When displaying the tree in the terminal or as an image, if the observations with missing observations goes to the lower child, the split message will say is missing in addition to the split criterion. Otherwise, no explicit message is displayed regarding the missing data direction.

Fitted OptimalTreeClassifier:
  1) Split: PqaqkCGc < 40
    2) Split: UJS68cRl ≤ 3 or is missing
      3) Predict: 1 (86.87%), [13,86], 99 points, error 0.1313
      4) Predict: 0 (100.00%), [33,0], 33 points, error 0
    5) Split: hKUNQhuZ is missing
      6) Predict: 1 (98.75%), [1,79], 80 points, error 0.0125
      7) Predict: 0 (92.36%), [266,22], 288 points, error 0.07639

In the interactive tree visualization, the child node that receives data with missing values is denoted by a small dot on top of the node.

Optimal Trees Visualization

You can remove these missing-direction indicators by setting the show_missing_direction keyword argument to false.

Specifying the display label

By default, classification tree learners show the probability of the predicted label in each leaf:

Optimal Trees Visualization

In the example above, we see that one leaf predicts A with 55% probability and the other predicts B with 85% probability. To make it easier to compare these probabilities at a glance, it might be preferable to show the probability of predicting the same label in every leaf, e.g., showing the probability of predicting A in each leaf.

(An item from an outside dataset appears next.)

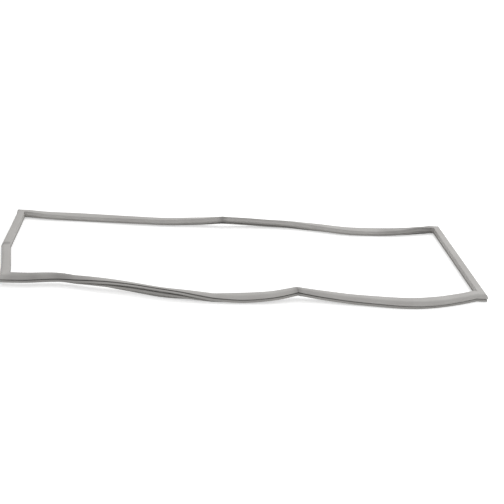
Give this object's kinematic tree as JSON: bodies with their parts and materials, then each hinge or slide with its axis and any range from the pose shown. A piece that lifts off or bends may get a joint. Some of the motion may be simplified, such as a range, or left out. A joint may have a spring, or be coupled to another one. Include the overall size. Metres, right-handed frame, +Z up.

Using set_display_label! it is possible to configure the visualization to show the probability for a specified label in each leaf. In this case, probability of label A is displayed in all leaves:

IAI.set_display_label!(lnr, "A")
Optimal Trees Visualization

The original behavior can be restored using reset_display_label!.

Rich output in terminal

When using iTerm2 with shell integration, it is possible for trees to be displayed graphically in the REPL rather than as plain text. This feature requires that you have TerminalExtensions.jl installed and graphviz available on the system path. After installing TerminalExtensions, make sure to follow the setup instructions in the README.

On macOS, you can install graphviz with brew install graphviz --with-pango.